I definitely spend more time on this site than I do playing guitar, but that doesn't mean I don't learn things about guitars/playing from here which is something I love about it. That's why I spend so much time in the Luthiery section and have since I joined. There is an absolutely stupid amount of information and resources in this forum and I don't see myself leaving it behind any time soon. 

People are gonna move on but every now and then even some of the much older members post again. Maybe a lot of the people leaving or spending less time on here do have other commitments, or they aren't into guitar anymore, or they are into guitar way more. They might just not have the time to spend on the forum while still keeping up with life. It's the way she goes sometimes.


----------



## SeditiousDissent (Jul 29, 2015)

I'll be more active when school starts in a few weeks. After my kids get settled down, SSO becomes a great time waster during the day. I usually keep a window open at my desk so I can check whenever.


----------



## Steinmetzify (Jul 29, 2015)

Depends on what I'm into; when I first joined I really jumped into the 7 string forum; went from that to Gear and Equipment, then the Extended Range forum....found the Luthiery section and that's where most of my posts are now, as that's what I'm into atm...the build threads are cool as hell. I stay far far away from P&CE and always will. I usually skim the top threads and if I can help someone out I will, and if someone posts a badass NGD they get some love from me. 

I'd kick that I'm less into NGDs since rep disappeared too, but it's all good. Anyone that knows me personally plays all my guitars or gets pics since we text stuff back and forth.


----------



## flint757 (Jul 30, 2015)

My frequency depends on what's going on at my job. If I'm posting more during the day then nothing is going on at work. Work has been non-stop all summer for me. Things will slow down late August and I'll likely be on a lot more again.


----------



## MoshJosh (Jul 30, 2015)

Also the site is quite because those mods are to good at their jobs! Every time I come upon a "about to be a sh*t storm" thread, it gets locked before anyone can get a comment off.

Example someone just posted an ESP 40th anniversary model (8 string with crazy melted looking finish we were all drooling over) for sale with only stock photos and pretty much no info and now its gone!!! We all could have gone in like "AWWW HELL NO" but nope. . .


----------



## TechDeathWannabe (Jul 30, 2015)

I mainly lurk, and every other day or so I try to update a thread I started, but if my rookie perspective counts for anything, I haven't seen much a decline since I joined. It has seemed slower throughout the day though.

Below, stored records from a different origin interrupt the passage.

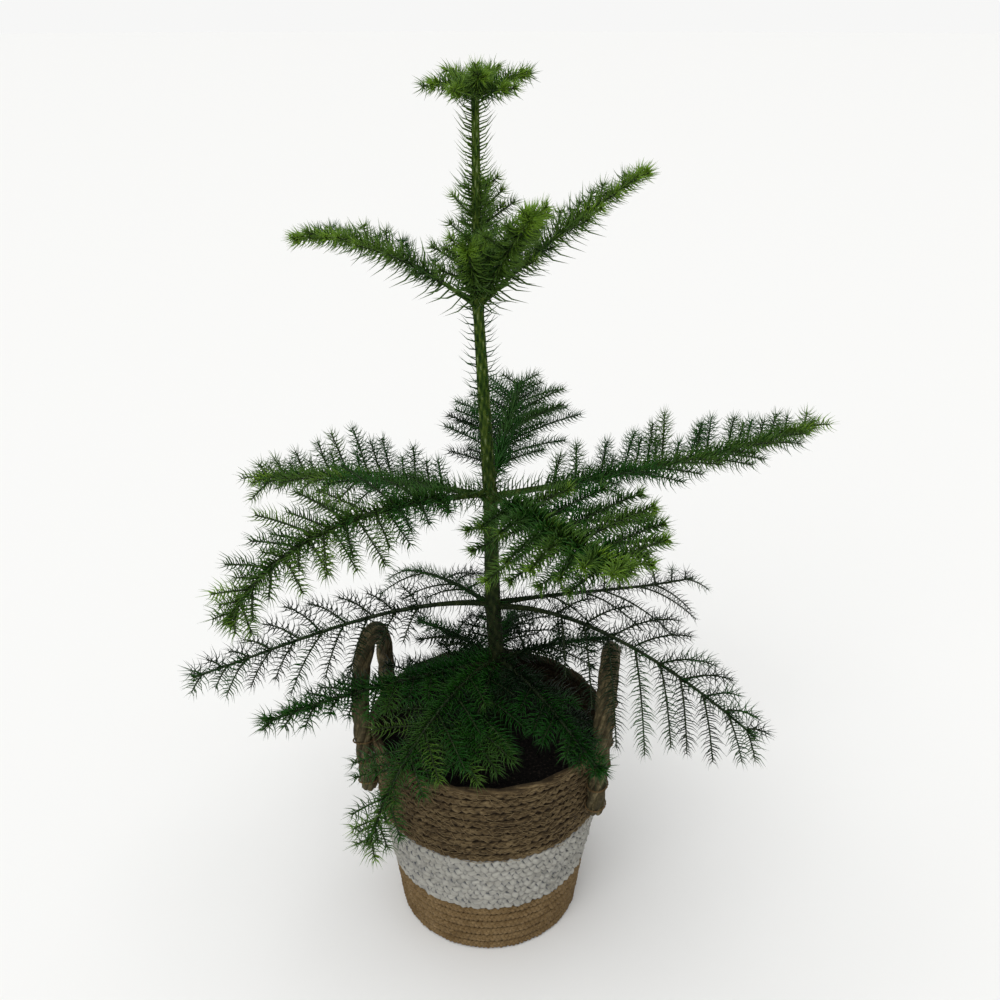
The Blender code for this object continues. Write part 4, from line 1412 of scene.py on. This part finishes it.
# %% Needles along a path
TIP_SHARE = 0.25
TIP_LEAN = 0.55
INNER_SHARE = 0.30
LIGHTER_TIP_SHARE = 0.78
COMB_LEAN = 0.05
BUD_PLACES = (-0.0024, -0.0008, 0.0008)
BUD_SIZES = (0.85, 0.70, 0.50)
BUD_LEANS = (0.0, 0.35, 0.60)


def needled(path, needle, step, ahead, taper, fresher=0.0):
    """A guide path with its needle sizes: shorter and steeper at the tip.

    The inner needles of a shoot are a tone darker: older needles, and painted shade.
    Those at the tip may be some tones lighter: fresh needles, and painted light.
    """
    count = len(path["points"])
    sizes, leaning, tones = [], [], []
    for index in range(count):
        share = index / (count - 1)
        tip = max(0.0, (share - 1.0 + TIP_SHARE) / TIP_SHARE)
        sizes.append(needle * (1.0 - taper * tip))
        leaning.append(ahead + TIP_LEAN * tip)
        tones.append(green(path["tone"] - (share < INNER_SHARE) + fresher * (share > LIGHTER_TIP_SHARE)))
    return {**path, "needle": sizes, "ahead": leaning, "step": step, "tone": tones}


def comb(path, needle, step, share=1.0):
    """Long, sparse needles of one size over the first share of a path."""
    count = max(2, round(share * len(path["points"])))
    part = {label: value[:count] if isinstance(value, list) else value for label, value in path.items()}
    # The comb is a tone darker: older needles near the trunk, in painted shade.
    return {**part, "tone": green(path["tone"] - 1.0), "needle": needle, "ahead": COMB_LEAN, "step": step}


def bud(path, needle, step, fresher, lean):
    """The close rosette of needles at the end of a shoot."""
    # The rosette is some tones lighter: fresh needles, and painted light.
    last, before = path["points"][-1], path["points"][-2]
    course = (last - before).normalized()
    return {"points": [last + course * place for place in BUD_PLACES], "girth": path["girth"][-1],
            "tone": green(path["tone"] + fresher), "needle": [size * needle for size in BUD_SIZES],
            "step": step, "ahead": [lean + more for more in BUD_LEANS]}


# %% Grow the whorls
# Lengths of the needles in centimetres and steps between them in shares of the
# tree's spacing, on stems and twigs and in the combs of long needles on a bare
# bough and the foot of its stem; how far up the stem a comb reaches; how far the
# needles lean ahead, their width in metres and how much they shorten at a tip;
# the steps in the buds, none where 0, how many tones lighter the tips and buds
# are, fresh needles in painted light, and how far their needles lean ahead.
Leaves = namedtuple("Leaves", "stem stem_step comb comb_step comb_share twig twig_step ahead width taper "
                              "stem_bud twig_bud fresher bud_lean")
LEAVES = {
    "top": Leaves(1.15, 0.55, 1.15, 1.0, 0.3, 1.00, 0.72, 0.10, 0.00034, 0.30, 0.14, 0.35, 1.0, 0.25),
    "upper": Leaves(1.25, 0.42, 2.20, 1.8, 0.6, 1.08, 0.78, 0.15, 0.00031, 0.30, 0.12, 0.35, 1.0, 0.35),
    "middle": Leaves(1.35, 0.50, 1.60, 1.1, 0.3, 1.20, 0.80, 0.20, 0.00030, 0.35, 0.18, 0.0, 0.0, 0.35),
    "lower": Leaves(1.20, 0.90, 1.30, 1.1, 0.1, 1.40, 1.12, 0.18, 0.00027, 0.50, 0.50, 0.0, 0.0, 0.35),
    "bottom": Leaves(1.40, 0.60, 1.40, 0.9, 0.2, 1.40, 0.80, 0.20, 0.00030, 0.35, 0.30, 0.8, 0.0, 0.35),
}
LEAVES_ON_BOUGH = {
    ("upper", 263): {"stem": 1.50, "stem_bud": 0.04, "twig_step": 0.52, "twig_bud": 0.25, "bud_lean": 0.0},
    ("upper", 300): {"stem": 1.60, "stem_bud": 0.03, "twig_step": 0.52, "twig_bud": 0.25, "bud_lean": 0.0},
    ("middle", 18): {"twig_step": 0.82, "stem_step": 0.52},
    ("middle", 83): {"twig": 1.10, "twig_step": 0.65},
    ("middle", 163): {"twig_step": 0.92},
    ("middle", 304): {"stem": 1.80, "stem_step": 0.34, "twig": 1.30, "twig_step": 0.66, "width": 0.00036,
                      "stem_bud": 0.05, "twig_bud": 0.25, "fresher": 1.5, "bud_lean": 0.0},
    ("lower", 35): {"twig": 1.05, "twig_step": 1.40, "stem_step": 1.2},
    ("lower", 120): {"twig": 1.20, "twig_step": 1.30, "twig_bud": 0.8},
    ("bottom", 34): {"twig": 1.20, "twig_step": 1.00},
    ("bottom", 82): {"twig": 1.20, "twig_step": 1.20},
    ("bottom", 128): {"twig": 1.20, "twig_step": 1.20},
    ("bottom", 205): {"twig_step": 1.00},
    ("bottom", 231): {"twig_step": 1.20, "width": 0.00028, "fresher": 1.0},
}
for whorl in WHORLS:
    shoots = plant[whorl.name]
    for number, (bough, stem, twigs) in enumerate(zip(whorl.boughs, shoots.stems, shoots.twigs), 1):
        leaves = LEAVES[whorl.name]._replace(**LEAVES_ON_BOUGH.get((whorl.name, bough.azimuth), {}))
        paths = [needled(stem, leaves.stem, leaves.stem_step, leaves.ahead, leaves.taper, leaves.fresher),
                 comb(stem, leaves.comb, leaves.comb_step, leaves.comb_share),
                 bud(stem, leaves.stem, leaves.stem_bud, 1.0, leaves.bud_lean)]
        if whorl.bare:
            paths.append(comb(shoots.bare[number - 1], leaves.comb, leaves.comb_step))
        paths += [needled(path, leaves.twig, leaves.twig_step, leaves.ahead, leaves.taper) for path in twigs]
        if leaves.twig_bud:
            paths += [bud(path, leaves.twig, leaves.twig_bud, leaves.fresher, leaves.bud_lean) for path in twigs]
        grow(f"{whorl.name}_needles_{number}", guide_paths(paths), needles, "foliage",
             f"{whorl.name}_foliage_{number}", seed=number, width=leaves.width)

# %% [markdown]
# ## Needles on the trunk, and the growing tip
#
# The trunk keeps its needles for some years: they are long and close near the
# top, and few are left lower down. The tip is a bud in a rosette.

# %% Trunk needles
# Each zone: its lowest and highest point, and its needles' length in centimetres,
# step, lean and tone.
# The tones go darker down the trunk: painted shade under the tiers.
TRUNK_LEAVES = (
    (0.660, 0.722, 1.50, 0.80, 0.30, 5), (0.620, 0.660, 1.90, 0.75, 0.25, 4), (0.574, 0.620, 2.10, 0.75, 0.20, 3),
    (0.500, 0.574, 1.50, 1.30, 0.15, 2), (0.420, 0.500, 1.30, 1.60, 0.12, 2), (0.316, 0.420, 1.25, 1.40, 0.10, 1),
    (0.230, 0.316, 1.10, 0.80, 0.10, 1),
)
TRUNK_LEAF_WIDTH = 0.00025
TRUNK_LEAF_STEP = 0.004
paths = []
for low, high, needle, step, ahead, tone in TRUNK_LEAVES:
    count = math.ceil((high - low) / TRUNK_LEAF_STEP)
    spots, girths = zip(*[trunk_at(low + (high - low) * index / count) for index in range(count + 1)])
    paths.append({"points": spots, "girth": list(girths), "needle": needle, "ahead": ahead, "step": step,
                  "tone": green(tone)})
grow("trunk_needles", guide_paths(paths), needles, "foliage", flatness=1.0, lift=0.0, width=TRUNK_LEAF_WIDTH)

# %% The growing tip
LEADER_FOOT = TRUNK_TOP - 0.001
LEADER_TOP = 0.734
LEADER_GIRTHS = [0.0022, 0.0022, 0.4 * 0.0022]
ROSETTE_NEEDLES = [1.2, 0.95, 0.55]
ROSETTE_LEANS = [0.05, 0.3, 0.8]
ROSETTE_STEP = 0.25
low, high = trunk_at(LEADER_FOOT)[0], trunk_at(LEADER_TOP)[0]
leader = {"points": [low, low.lerp(high, 0.5), high], "girth": LEADER_GIRTHS}
grow("leader_stem", guide_paths([leader]), tubes, "foliage", sides=8, paint=twig_paint.material)
# The rosette gets the lightest green: fresh needles, and painted light.
rosette = {**leader, "tone": green(TONE_LAST), "needle": ROSETTE_NEEDLES, "ahead": ROSETTE_LEANS,
           "step": ROSETTE_STEP}
grow("leader_needles", guide_paths([rosette]), needles, "foliage", "leader_tip", flatness=1.0, lift=0.0,
     width=LEAVES["top"].width)
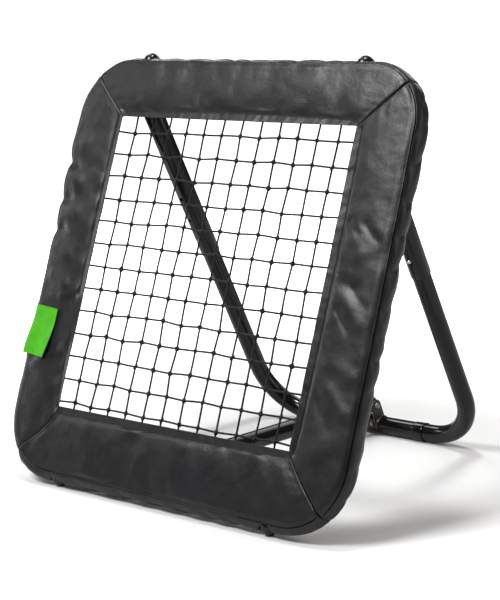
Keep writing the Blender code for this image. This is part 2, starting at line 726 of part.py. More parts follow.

That being said, I also hadn't been here very long when the rep system went away, which as others have pointed out, seems to have affected people's posting rates.


----------



## Dooky (Jul 30, 2015)

I feel like there has been a significant drop in NGDs. I was almost going to post something about it in here a couple of weeks ago.


----------



## Hollowway (Jul 30, 2015)

Yeah, I have only posted a handful of times in the last 2 months. I used to post 4-5 times per day. And I haven't done any recent NGDs. I know t might not seem like a relevant reason, but for me it's the lack of rep. It was sort of the measurement we agreed on as a community. And once it was gone it was hard to motivate myself to post interesting things. It would be like not recording how much weight you lift, or how fast you run a mile. With no measurement there's no drive. Interestingly, I've been posting a lot more on FB and IG. I didn't think about it until now, but I think the fact that I can measure likes has drawn me more toward that. I know we can get "likes" on here, but I was very much used to the rep system, because it was such a prominent feature here. A lot of people probably think that makes me a vain person, but I'd be willing to be that there is something in psychology to say that people do more when they are being measured or graded.


----------



## Chiba666 (Jul 30, 2015)

Not the biggest poseter, but leep an eye on things. I think people have started using Serach instead of asking the same questions over and over. Either that or its summer.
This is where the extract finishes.